>> BEGIN Entries provided

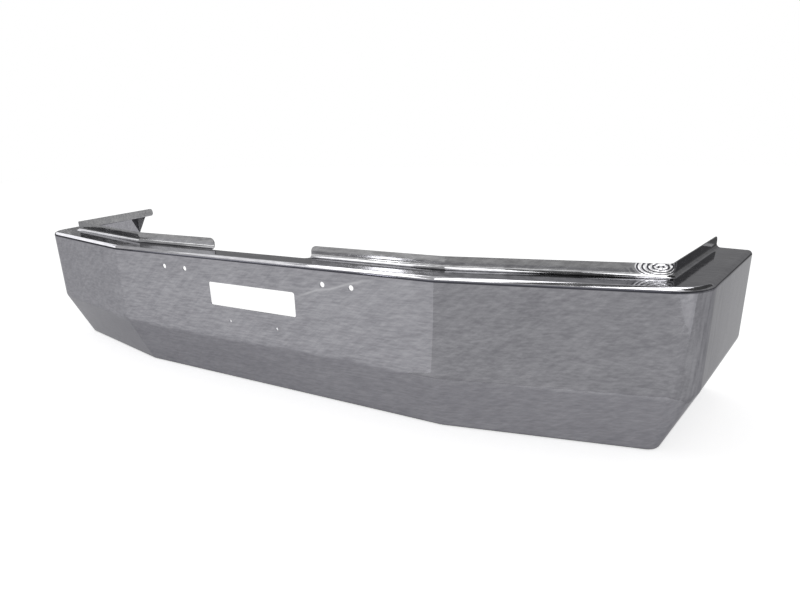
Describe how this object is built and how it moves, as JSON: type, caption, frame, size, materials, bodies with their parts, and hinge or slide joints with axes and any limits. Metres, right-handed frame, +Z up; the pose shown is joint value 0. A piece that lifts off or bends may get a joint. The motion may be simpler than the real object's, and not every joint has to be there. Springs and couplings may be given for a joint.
{
  "type": "truck front bumper",
  "caption": "Plated steel truck front bumper: swept face, tucked lower panel, flanged top with upstanding lip, wraparound wings, a wide slot and bolt holes.",
  "frame": {"origin": "middle of the plan, on the surface that the bottom return stands on", "axes": "-Y out of the bumper's face, +Y towards the truck, +X to the viewer's right from in front, +Z up"},
  "size_m": [2.524, 0.624, 0.46],
  "materials": {
    "bright_chrome": "mirror-bright chrome plate, lightly hazed and scuffed",
    "plated_gusset": "thin plate over unpolished steel"
  },
  "bodies": {
    "root": {"face_bar": "bright_chrome", "left_end_gusset": "plated_gusset", "right_end_gusset": "plated_gusset"}
  },
  "joints": []
}
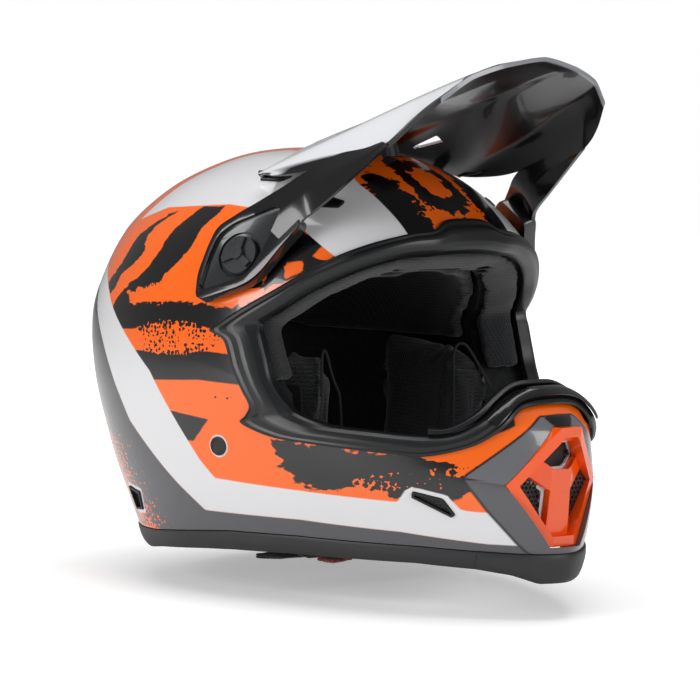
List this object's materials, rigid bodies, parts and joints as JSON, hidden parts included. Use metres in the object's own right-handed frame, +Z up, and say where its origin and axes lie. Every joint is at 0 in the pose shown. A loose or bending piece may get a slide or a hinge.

>> END Entries provided

▶ [Your goal]
Reproduce the material in full, with no word added or dropped.

▶ [Solution to this problem]
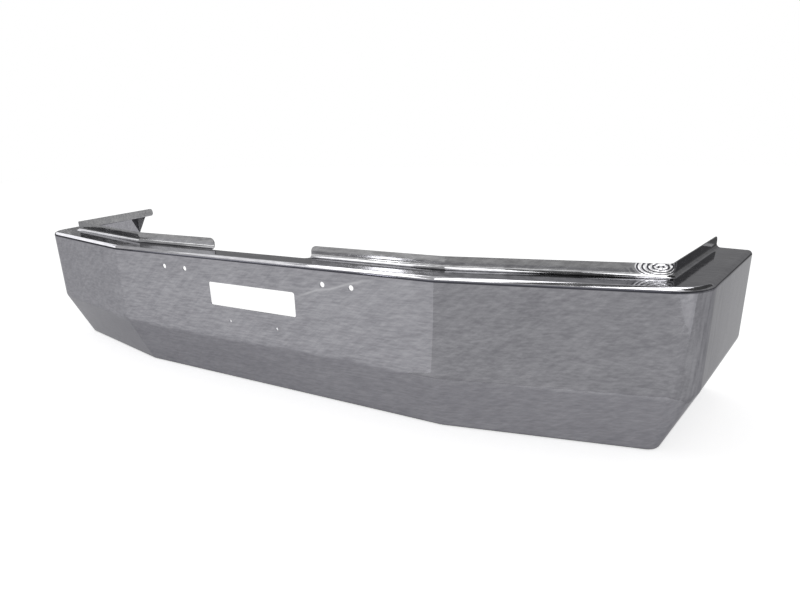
Describe how this object is built and how it moves, as JSON: type, caption, frame, size, materials, bodies with their parts, and hinge or slide joints with axes and any limits. Metres, right-handed frame, +Z up; the pose shown is joint value 0. A piece that lifts off or bends may get a joint. The motion may be simpler than the real object's, and not every joint has to be there. Springs and couplings may be given for a joint.
{
  "type": "truck front bumper",
  "caption": "Plated steel truck front bumper: swept face, tucked lower panel, flanged top with upstanding lip, wraparound wings, a wide slot and bolt holes.",
  "frame": {"origin": "middle of the plan, on the surface that the bottom return stands on", "axes": "-Y out of the bumper's face, +Y towards the truck, +X to the viewer's right from in front, +Z up"},
  "size_m": [2.524, 0.624, 0.46],
  "materials": {
    "bright_chrome": "mirror-bright chrome plate, lightly hazed and scuffed",
    "plated_gusset": "thin plate over unpolished steel"
  },
  "bodies": {
    "root": {"face_bar": "bright_chrome", "left_end_gusset": "plated_gusset", "right_end_gusset": "plated_gusset"}
  },
  "joints": []
}
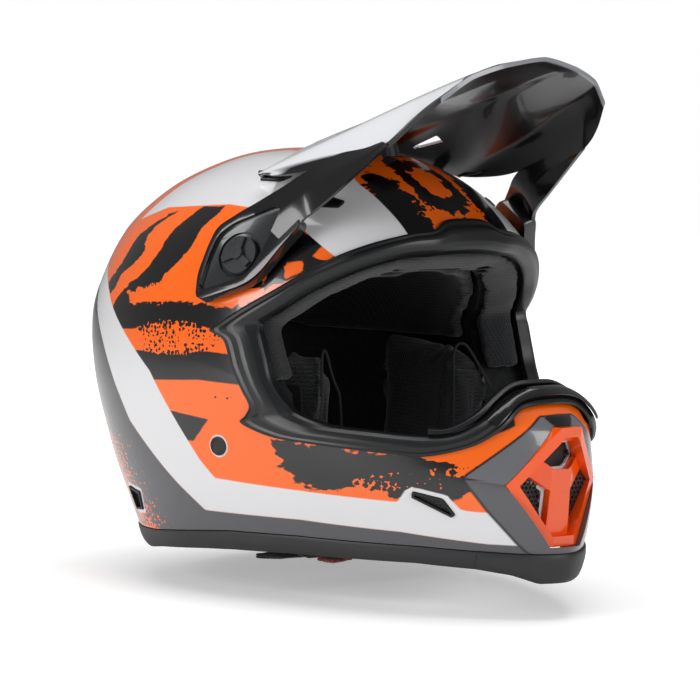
List this object's materials, rigid bodies, parts and joints as JSON, hidden parts included. Use metres in the object's own right-handed frame, +Z up, and say where its origin and axes lie. Every joint is at 0 in the pose shown. A loose or bending piece may get a slide or a hinge.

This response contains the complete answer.